• EXERCISE INPUTS

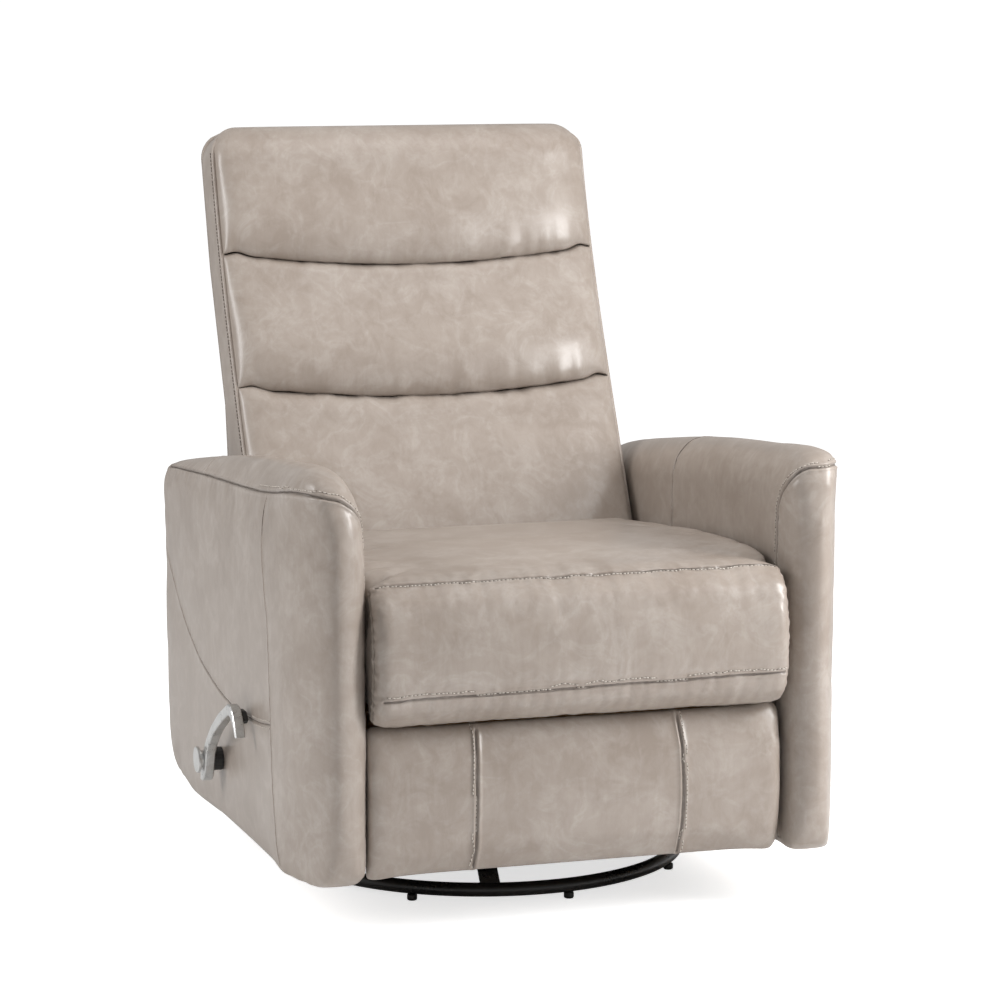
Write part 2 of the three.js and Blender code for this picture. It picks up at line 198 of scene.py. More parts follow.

==

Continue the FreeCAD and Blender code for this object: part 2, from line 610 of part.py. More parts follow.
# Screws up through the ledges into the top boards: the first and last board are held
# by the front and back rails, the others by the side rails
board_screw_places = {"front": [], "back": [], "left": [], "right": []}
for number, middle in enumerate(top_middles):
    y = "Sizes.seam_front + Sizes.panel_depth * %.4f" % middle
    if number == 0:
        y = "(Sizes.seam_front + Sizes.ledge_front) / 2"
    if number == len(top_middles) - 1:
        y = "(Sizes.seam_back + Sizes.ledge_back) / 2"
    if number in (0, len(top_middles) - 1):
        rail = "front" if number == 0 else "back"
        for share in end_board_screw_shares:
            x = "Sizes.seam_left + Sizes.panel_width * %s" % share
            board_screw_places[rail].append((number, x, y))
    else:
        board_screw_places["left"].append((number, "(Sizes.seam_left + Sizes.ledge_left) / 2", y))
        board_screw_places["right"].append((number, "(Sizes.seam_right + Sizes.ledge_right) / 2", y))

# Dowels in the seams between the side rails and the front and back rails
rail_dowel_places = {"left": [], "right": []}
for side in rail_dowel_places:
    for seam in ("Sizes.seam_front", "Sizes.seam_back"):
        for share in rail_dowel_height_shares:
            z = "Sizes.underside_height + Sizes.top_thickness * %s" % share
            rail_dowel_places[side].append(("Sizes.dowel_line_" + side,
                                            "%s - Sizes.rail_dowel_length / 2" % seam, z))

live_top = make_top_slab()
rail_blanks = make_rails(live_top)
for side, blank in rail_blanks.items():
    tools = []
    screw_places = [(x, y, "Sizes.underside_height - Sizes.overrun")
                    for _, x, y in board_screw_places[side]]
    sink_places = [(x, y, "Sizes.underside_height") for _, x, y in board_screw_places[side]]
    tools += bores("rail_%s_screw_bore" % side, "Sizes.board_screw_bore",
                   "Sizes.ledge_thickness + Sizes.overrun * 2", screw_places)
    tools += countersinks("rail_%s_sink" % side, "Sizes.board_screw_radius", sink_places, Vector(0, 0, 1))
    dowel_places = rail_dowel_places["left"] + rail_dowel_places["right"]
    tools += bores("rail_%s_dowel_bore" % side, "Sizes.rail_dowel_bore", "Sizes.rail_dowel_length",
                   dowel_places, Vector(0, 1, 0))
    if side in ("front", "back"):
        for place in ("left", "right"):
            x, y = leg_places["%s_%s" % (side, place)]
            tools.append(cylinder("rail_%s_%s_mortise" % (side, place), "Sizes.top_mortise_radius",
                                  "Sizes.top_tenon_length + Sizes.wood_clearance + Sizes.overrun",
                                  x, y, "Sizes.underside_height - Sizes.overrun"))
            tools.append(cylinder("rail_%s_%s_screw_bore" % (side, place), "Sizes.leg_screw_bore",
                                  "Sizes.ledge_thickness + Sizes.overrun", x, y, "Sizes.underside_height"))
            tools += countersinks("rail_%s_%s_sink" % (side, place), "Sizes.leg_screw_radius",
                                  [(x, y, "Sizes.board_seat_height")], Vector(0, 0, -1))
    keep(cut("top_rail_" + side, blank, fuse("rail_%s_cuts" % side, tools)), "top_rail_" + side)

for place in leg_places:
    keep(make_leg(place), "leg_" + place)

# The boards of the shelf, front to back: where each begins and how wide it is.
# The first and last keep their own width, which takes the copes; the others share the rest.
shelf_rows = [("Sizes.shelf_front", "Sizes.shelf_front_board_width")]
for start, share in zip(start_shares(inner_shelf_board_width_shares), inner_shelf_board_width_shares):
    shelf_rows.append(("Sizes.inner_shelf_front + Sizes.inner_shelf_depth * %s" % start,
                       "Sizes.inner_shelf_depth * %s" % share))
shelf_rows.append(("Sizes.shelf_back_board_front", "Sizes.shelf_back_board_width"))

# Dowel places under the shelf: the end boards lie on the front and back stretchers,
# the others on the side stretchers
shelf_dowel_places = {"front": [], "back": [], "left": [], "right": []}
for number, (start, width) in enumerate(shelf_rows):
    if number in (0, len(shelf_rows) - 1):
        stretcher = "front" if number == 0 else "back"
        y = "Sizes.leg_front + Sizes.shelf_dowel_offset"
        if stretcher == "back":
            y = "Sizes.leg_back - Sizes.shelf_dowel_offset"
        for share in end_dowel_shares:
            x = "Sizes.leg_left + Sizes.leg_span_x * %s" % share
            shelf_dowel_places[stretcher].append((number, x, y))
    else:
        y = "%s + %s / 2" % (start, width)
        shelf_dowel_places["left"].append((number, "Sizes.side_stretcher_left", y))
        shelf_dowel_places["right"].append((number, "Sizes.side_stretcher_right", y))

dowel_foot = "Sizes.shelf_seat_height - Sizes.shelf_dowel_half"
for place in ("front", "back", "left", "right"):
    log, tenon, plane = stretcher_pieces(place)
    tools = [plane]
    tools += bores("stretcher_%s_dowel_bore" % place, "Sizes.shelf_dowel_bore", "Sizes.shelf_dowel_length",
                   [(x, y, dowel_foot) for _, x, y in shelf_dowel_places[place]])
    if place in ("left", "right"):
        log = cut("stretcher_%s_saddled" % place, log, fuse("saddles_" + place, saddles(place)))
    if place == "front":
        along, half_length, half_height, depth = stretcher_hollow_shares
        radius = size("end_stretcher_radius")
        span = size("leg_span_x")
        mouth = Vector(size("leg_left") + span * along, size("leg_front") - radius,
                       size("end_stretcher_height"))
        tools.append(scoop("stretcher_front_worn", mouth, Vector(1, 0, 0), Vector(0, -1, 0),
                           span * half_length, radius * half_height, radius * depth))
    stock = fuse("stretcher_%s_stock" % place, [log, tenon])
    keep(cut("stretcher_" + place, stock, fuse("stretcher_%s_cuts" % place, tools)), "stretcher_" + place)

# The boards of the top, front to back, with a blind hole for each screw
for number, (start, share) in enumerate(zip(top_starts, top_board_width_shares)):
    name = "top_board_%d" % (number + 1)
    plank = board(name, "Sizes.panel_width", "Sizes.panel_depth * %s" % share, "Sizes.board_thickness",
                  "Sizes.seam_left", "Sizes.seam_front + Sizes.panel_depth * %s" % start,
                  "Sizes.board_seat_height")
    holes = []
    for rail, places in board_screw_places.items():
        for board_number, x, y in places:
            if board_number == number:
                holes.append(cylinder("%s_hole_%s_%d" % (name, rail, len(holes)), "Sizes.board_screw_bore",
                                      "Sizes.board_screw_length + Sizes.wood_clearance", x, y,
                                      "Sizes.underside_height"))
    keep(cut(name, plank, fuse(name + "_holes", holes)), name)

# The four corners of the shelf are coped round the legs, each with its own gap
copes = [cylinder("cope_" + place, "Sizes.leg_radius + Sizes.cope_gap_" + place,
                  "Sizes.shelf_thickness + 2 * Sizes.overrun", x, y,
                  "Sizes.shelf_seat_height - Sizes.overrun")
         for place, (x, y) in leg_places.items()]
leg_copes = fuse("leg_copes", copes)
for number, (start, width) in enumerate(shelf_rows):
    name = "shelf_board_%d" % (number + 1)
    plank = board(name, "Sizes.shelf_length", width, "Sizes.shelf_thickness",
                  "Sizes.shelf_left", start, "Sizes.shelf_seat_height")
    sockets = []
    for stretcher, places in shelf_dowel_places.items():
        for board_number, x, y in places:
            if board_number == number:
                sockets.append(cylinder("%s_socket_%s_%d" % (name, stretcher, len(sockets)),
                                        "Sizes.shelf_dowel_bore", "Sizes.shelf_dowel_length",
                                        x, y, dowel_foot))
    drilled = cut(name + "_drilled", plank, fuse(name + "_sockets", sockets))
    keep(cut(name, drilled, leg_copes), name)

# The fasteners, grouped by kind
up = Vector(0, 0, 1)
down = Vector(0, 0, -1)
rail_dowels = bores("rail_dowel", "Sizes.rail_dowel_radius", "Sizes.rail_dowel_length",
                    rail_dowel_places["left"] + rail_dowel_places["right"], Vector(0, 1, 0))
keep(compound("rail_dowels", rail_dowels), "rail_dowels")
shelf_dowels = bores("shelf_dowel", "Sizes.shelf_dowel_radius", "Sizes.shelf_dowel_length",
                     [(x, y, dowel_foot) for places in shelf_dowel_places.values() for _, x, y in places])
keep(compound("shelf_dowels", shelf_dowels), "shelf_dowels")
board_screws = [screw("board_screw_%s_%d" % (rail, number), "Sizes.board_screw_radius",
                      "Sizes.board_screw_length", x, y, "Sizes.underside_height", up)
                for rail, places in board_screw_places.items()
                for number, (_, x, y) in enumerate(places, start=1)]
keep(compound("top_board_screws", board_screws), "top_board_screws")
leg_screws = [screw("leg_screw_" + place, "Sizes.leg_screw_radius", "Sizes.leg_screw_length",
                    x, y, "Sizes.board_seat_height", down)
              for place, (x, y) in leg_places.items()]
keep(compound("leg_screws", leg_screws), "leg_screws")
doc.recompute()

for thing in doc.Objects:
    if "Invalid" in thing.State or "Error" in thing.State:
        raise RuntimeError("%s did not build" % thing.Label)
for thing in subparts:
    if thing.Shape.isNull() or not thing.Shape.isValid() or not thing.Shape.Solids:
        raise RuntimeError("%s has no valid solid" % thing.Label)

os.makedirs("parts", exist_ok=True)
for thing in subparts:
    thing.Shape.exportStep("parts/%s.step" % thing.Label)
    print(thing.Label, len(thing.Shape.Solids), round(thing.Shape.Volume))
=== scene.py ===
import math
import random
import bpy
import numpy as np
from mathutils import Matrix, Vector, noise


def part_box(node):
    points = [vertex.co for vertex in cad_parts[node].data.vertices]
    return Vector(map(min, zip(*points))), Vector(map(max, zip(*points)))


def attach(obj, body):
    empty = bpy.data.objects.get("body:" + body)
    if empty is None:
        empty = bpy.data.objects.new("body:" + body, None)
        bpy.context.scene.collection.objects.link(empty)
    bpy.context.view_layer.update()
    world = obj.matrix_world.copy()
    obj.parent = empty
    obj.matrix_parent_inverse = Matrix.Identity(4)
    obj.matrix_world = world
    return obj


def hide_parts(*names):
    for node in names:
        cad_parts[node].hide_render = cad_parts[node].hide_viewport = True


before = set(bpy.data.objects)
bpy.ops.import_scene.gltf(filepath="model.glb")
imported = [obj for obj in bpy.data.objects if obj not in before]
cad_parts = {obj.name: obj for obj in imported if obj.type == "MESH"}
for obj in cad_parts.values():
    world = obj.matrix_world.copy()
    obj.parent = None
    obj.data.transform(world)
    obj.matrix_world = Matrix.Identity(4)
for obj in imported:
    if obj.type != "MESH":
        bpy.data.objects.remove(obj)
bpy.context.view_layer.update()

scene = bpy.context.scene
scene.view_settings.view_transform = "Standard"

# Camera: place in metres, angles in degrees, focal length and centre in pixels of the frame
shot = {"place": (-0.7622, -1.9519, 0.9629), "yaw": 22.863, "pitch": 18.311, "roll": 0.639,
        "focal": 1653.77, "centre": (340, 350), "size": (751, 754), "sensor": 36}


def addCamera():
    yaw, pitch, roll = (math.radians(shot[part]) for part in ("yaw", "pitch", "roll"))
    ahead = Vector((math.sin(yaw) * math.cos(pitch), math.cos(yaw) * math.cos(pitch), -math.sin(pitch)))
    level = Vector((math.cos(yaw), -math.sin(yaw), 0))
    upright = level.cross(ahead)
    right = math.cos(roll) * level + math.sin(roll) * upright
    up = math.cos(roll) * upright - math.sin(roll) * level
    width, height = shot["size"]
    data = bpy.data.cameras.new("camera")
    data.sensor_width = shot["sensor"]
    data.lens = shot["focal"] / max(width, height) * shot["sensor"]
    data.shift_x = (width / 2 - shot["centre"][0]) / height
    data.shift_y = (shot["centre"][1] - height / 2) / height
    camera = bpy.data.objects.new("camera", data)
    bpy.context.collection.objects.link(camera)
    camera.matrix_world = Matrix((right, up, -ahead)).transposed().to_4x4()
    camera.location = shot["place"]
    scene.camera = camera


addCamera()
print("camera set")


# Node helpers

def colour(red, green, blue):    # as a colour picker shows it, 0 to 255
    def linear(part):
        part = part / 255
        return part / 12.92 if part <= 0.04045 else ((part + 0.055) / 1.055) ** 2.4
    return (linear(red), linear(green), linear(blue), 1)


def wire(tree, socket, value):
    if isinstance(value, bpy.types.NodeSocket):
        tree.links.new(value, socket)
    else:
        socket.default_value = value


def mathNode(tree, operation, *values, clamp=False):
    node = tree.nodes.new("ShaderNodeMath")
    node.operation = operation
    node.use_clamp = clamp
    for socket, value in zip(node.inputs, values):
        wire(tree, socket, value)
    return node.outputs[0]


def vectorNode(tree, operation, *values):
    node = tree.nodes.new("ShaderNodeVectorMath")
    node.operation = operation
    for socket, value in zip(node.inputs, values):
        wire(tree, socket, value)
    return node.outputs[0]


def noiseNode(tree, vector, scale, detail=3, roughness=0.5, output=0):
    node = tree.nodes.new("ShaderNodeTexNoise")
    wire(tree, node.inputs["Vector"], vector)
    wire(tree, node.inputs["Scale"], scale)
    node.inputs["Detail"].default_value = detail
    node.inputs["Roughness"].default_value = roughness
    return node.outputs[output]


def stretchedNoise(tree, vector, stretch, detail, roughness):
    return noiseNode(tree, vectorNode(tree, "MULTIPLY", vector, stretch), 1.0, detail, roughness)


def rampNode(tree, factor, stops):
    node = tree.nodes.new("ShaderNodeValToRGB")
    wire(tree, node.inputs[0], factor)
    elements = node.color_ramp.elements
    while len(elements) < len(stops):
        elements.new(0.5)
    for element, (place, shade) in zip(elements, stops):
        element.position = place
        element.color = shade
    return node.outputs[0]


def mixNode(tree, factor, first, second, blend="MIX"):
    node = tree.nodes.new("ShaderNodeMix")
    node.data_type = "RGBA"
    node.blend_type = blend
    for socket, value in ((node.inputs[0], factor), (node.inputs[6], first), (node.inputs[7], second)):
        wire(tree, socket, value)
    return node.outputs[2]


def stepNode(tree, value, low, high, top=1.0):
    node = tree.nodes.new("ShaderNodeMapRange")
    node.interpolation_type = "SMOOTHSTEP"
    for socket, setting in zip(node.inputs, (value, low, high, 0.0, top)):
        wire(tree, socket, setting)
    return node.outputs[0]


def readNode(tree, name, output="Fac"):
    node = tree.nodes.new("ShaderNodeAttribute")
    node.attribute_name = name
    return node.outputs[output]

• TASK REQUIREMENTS
Return the lines from the line with "doc.recompute()" through the line with "bpy.data.objects.remove(obj)", inclusive, exactly as they stand, and nothing else.

• ANSWER FOR THE TASK
doc.recompute()

for thing in doc.Objects:
    if "Invalid" in thing.State or "Error" in thing.State:
        raise RuntimeError("%s did not build" % thing.Label)
for thing in subparts:
    if thing.Shape.isNull() or not thing.Shape.isValid() or not thing.Shape.Solids:
        raise RuntimeError("%s has no valid solid" % thing.Label)

os.makedirs("parts", exist_ok=True)
for thing in subparts:
    thing.Shape.exportStep("parts/%s.step" % thing.Label)
    print(thing.Label, len(thing.Shape.Solids), round(thing.Shape.Volume))
=== scene.py ===
import math
import random
import bpy
import numpy as np
from mathutils import Matrix, Vector, noise


def part_box(node):
    points = [vertex.co for vertex in cad_parts[node].data.vertices]
    return Vector(map(min, zip(*points))), Vector(map(max, zip(*points)))


def attach(obj, body):
    empty = bpy.data.objects.get("body:" + body)
    if empty is None:
        empty = bpy.data.objects.new("body:" + body, None)
        bpy.context.scene.collection.objects.link(empty)
    bpy.context.view_layer.update()
    world = obj.matrix_world.copy()
    obj.parent = empty
    obj.matrix_parent_inverse = Matrix.Identity(4)
    obj.matrix_world = world
    return obj


def hide_parts(*names):
    for node in names:
        cad_parts[node].hide_render = cad_parts[node].hide_viewport = True


before = set(bpy.data.objects)
bpy.ops.import_scene.gltf(filepath="model.glb")
imported = [obj for obj in bpy.data.objects if obj not in before]
cad_parts = {obj.name: obj for obj in imported if obj.type == "MESH"}
for obj in cad_parts.values():
    world = obj.matrix_world.copy()
    obj.parent = None
    obj.data.transform(world)
    obj.matrix_world = Matrix.Identity(4)
for obj in imported:
    if obj.type != "MESH":
        bpy.data.objects.remove(obj)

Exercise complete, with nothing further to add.